Ohlone Humane Society

By Nancy Lyon

As I sit in my cozy office next to my little heater I feel grateful that unlike so many less fortunate creatures, I won't freeze when the sun sets. A window in one room looks out at the bird feeder where mourning doves in the tree are fluffed up trying to stay warm. This is a tough time for animals and humans forced to try and survive in extreme weather.

When it comes to our companion animals you often hear that because they are not human that somehow Mother Nature has given them this miraculous ability to adjust to all types of weather. While that would make it an easy out for some who are supposed to be their "guardians" - it just isn't true.

Last week, as temperatures dropped to the lowest so far this season, I had a call for special veterinary assistance from a man who felt uncomfortable about his very old and sick dog shivering outside in the cold. Despite my telling him that his dog needed to be inside and warm, he was reluctant to bring her in because she might leave hair and he was sensitive to it. If she was "lucky" she was probably consigned to the cold garage at night. This mind-set occurs way too often and the results are an act of cruelty.

Despite their "fur" coats, domesticated animals like cats, dogs and other animals depend on their human family for protection from extreme weather such as freezing temperatures, rain and wind. And while some animals such as Huskies and Samoyeds may be more suited to very cold weather, the majority of dogs and other animals need our awareness of their plight and our protection.

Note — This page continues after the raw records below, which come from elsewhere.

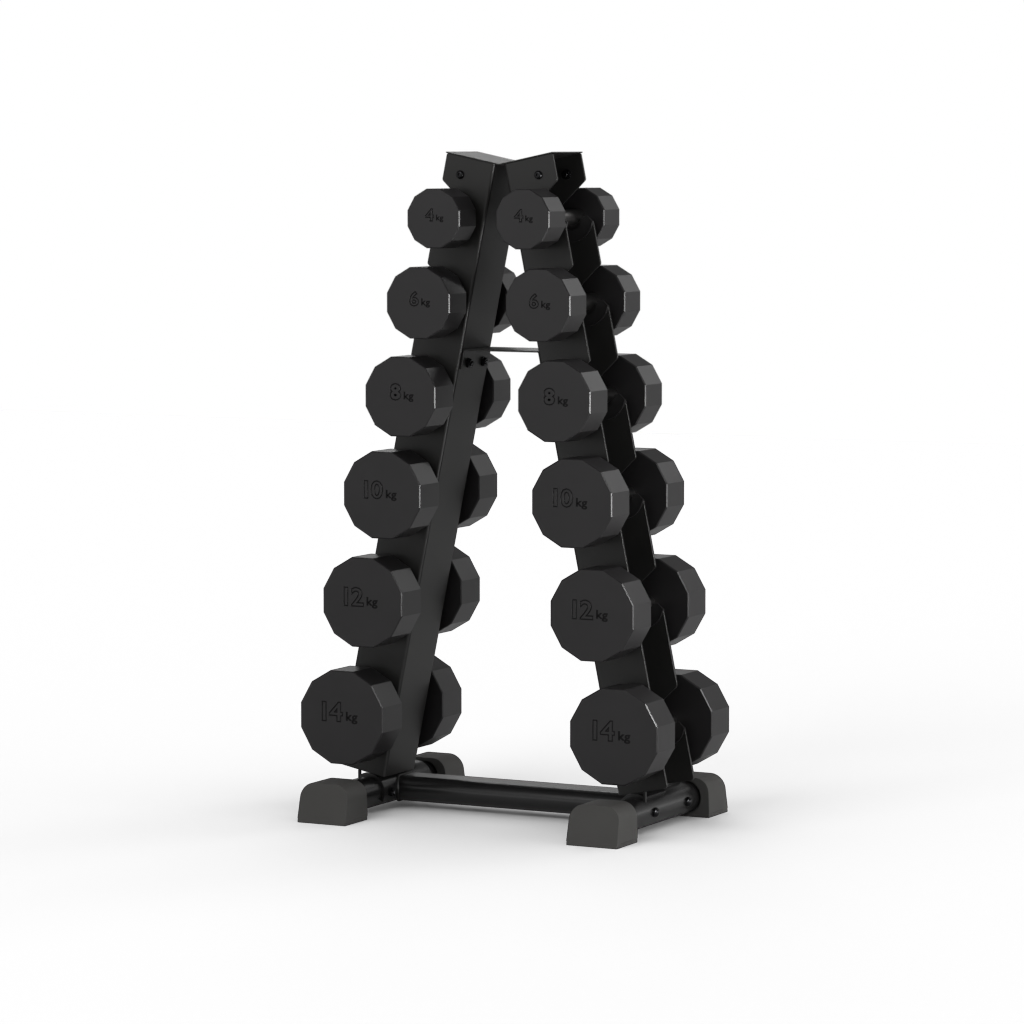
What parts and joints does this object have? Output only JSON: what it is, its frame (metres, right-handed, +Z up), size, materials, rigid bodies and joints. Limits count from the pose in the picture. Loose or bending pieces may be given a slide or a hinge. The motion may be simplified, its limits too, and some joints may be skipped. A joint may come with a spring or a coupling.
{
  "type": "dumbbell rack",
  "caption": "A-frame rack with two leaning notched sheet-metal uprights that carry columns of twelve-sided dumbbells on lined saddles over a round-tube base with rubber feet.",
  "frame": {"origin": "on the floor, midway between the four feet", "axes": "+Z up, -Y towards the front of the rack, +X to the right seen from the front; the handles lie along Y"},
  "size_m": [0.6238, 0.406, 1.0485],
  "materials": {
    "powder_coat": "semi-gloss black powder coat",
    "head_rubber": "cast iron core under a smooth satin black rubber coat",
    "handle_steel": "satin machined steel",
    "foot_rubber": "matte dark grey-black moulded rubber",
    "bolt_steel": "glossy black oxide"
  },
  "bodies": {
    "rack_frame": {"upright_left": "powder_coat", "upright_right": "powder_coat", "top_cap": "powder_coat", "tie_plate": "powder_coat", "cross_tube": "powder_coat", "base_tube_left": "powder_coat", "base_tube_right": "powder_coat", "base_saddle_left": "powder_coat", "base_saddle_right": "powder_coat", "foot_front_left": "foot_rubber", "foot_front_right": "foot_rubber", "foot_rear_left": "foot_rubber", "foot_rear_right": "foot_rubber", "top_bolt_front_left": "bolt_steel", "top_bolt_front_right": "bolt_steel", "top_bolt_rear_left": "bolt_steel", "top_bolt_rear_right": "bolt_steel", "base_bolt_front_left": "bolt_steel", "base_bolt_front_right": "bolt_steel", "base_bolt_rear_left": "bolt_steel", "base_bolt_rear_right": "bolt_steel"},
    "dumbbell_04kg_left": {"handle_04kg_left": "handle_steel", "head_front_04kg_left": "head_rubber", "head_rear_04kg_left": "head_rubber"},
    "dumbbell_06kg_left": {"handle_06kg_left": "handle_steel", "head_front_06kg_left": "head_rubber", "head_rear_06kg_left": "head_rubber"},
    "dumbbell_08kg_left": {"handle_08kg_left": "handle_steel", "head_front_08kg_left": "head_rubber", "head_rear_08kg_left": "head_rubber"},
    "dumbbell_10kg_left": {"handle_10kg_left": "handle_steel", "head_front_10kg_left": "head_rubber", "head_rear_10kg_left": "head_rubber"},
    "dumbbell_12kg_left": {"handle_12kg_left": "handle_steel", "head_front_12kg_left": "head_rubber", "head_rear_12kg_left": "head_rubber"},
    "dumbbell_14kg_left": {"handle_14kg_left": "handle_steel", "head_front_14kg_left": "head_rubber", "head_rear_14kg_left": "head_rubber"},
    "dumbbell_04kg_right": {"handle_04kg_right": "handle_steel", "head_front_04kg_right": "head_rubber", "head_rear_04kg_right": "head_rubber"},
    "dumbbell_06kg_right": {"handle_06kg_right": "handle_steel", "head_front_06kg_right": "head_rubber", "head_rear_06kg_right": "head_rubber"},
    "dumbbell_08kg_right": {"handle_08kg_right": "handle_steel", "head_front_08kg_right": "head_rubber", "head_rear_08kg_right": "head_rubber"},
    "dumbbell_10kg_right": {"handle_10kg_right": "handle_steel", "head_front_10kg_right": "head_rubber", "head_rear_10kg_right": "head_rubber"},
    "dumbbell_12kg_right": {"handle_12kg_right": "handle_steel", "head_front_12kg_right": "head_rubber", "head_rear_12kg_right": "head_rubber"},
    "dumbbell_14kg_right": {"handle_14kg_right": "handle_steel", "head_front_14kg_right": "head_rubber", "head_rear_14kg_right": "head_rubber"}
  },
  "joints": [
    {"name": "lift_04kg_left", "type": "slide", "parent": "rack_frame", "child": "dumbbell_04kg_left", "axis": [-0.7373, 0, 0.6756], "range_m": [0, 0.2]},
    {"name": "lift_06kg_left", "type": "slide", "parent": "rack_frame", "child": "dumbbell_06kg_left", "axis": [-0.7373, 0, 0.6756], "range_m": [0, 0.2]},
    {"name": "lift_08kg_left", "type": "slide", "parent": "rack_frame", "child": "dumbbell_08kg_left", "axis": [-0.7373, 0, 0.6756], "range_m": [0, 0.2]},
    {"name": "lift_10kg_left", "type": "slide", "parent": "rack_frame", "child": "dumbbell_10kg_left", "axis": [-0.7373, 0, 0.6756], "range_m": [0, 0.2]},
    {"name": "lift_12kg_left", "type": "slide", "parent": "rack_frame", "child": "dumbbell_12kg_left", "axis": [-0.7373, 0, 0.6756], "range_m": [0, 0.2]},
    {"name": "lift_14kg_left", "type": "slide", "parent": "rack_frame", "child": "dumbbell_14kg_left", "axis": [-0.7373, 0, 0.6756], "range_m": [0, 0.2]},
    {"name": "lift_04kg_right", "type": "slide", "parent": "rack_frame", "child": "dumbbell_04kg_right", "axis": [0.7373, 0, 0.6756], "range_m": [0, 0.2]},
    {"name": "lift_06kg_right", "type": "slide", "parent": "rack_frame", "child": "dumbbell_06kg_right", "axis": [0.7373, 0, 0.6756], "range_m": [0, 0.2]},
    {"name": "lift_08kg_right", "type": "slide", "parent": "rack_frame", "child": "dumbbell_08kg_right", "axis": [0.7373, 0, 0.6756], "range_m": [0, 0.2]},
    {"name": "lift_10kg_right", "type": "slide", "parent": "rack_frame", "child": "dumbbell_10kg_right", "axis": [0.7373, 0, 0.6756], "range_m": [0, 0.2]},
    {"name": "lift_12kg_right", "type": "slide", "parent": "rack_frame", "child": "dumbbell_12kg_right", "axis": [0.7373, 0, 0.6756], "range_m": [0, 0.2]},
    {"name": "lift_14kg_right", "type": "slide", "parent": "rack_frame", "child": "dumbbell_14kg_right", "axis": [0.7373, 0, 0.6756], "range_m": [0, 0.2]}
  ]
}
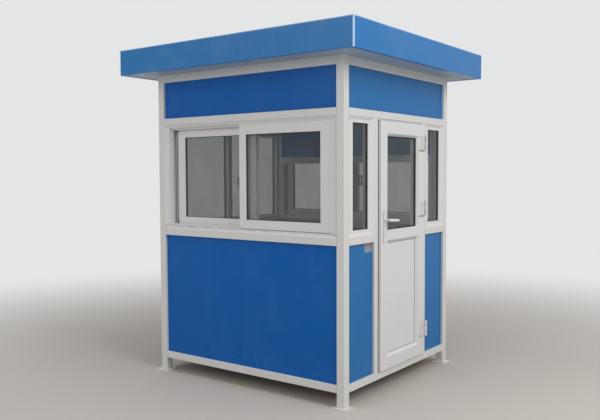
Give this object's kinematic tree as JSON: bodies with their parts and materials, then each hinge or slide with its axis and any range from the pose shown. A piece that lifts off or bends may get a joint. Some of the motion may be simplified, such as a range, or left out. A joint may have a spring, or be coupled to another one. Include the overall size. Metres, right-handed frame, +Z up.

California law mandates that companion animals must have adequate protection from the elements. That's as it should be but it's hoped that compassion and a sense of responsibility would be what moves us to care for those who cannot care for themselves. They, like humans, can suffer from hypothermia and frostbite and the wind-chill factor can threaten your animal friend's life no matter what the temperature, with young and senior animals especially at risk.

If a doggy door leading to the outside from your home isn't an option and you absolutely must leave your dog outside while you are away during the day, set up a suitable dog house in an area protected from wind, rain and cold. It should be dry and draft-free and large enough to allow a dog to sit and lie down comfortably, but small enough to hold in his or her body heat. Have it raised a few inches off the ground and covered with insulating material and the entrance turned way from prevailing winds. And, when you come home - bring him inside with you.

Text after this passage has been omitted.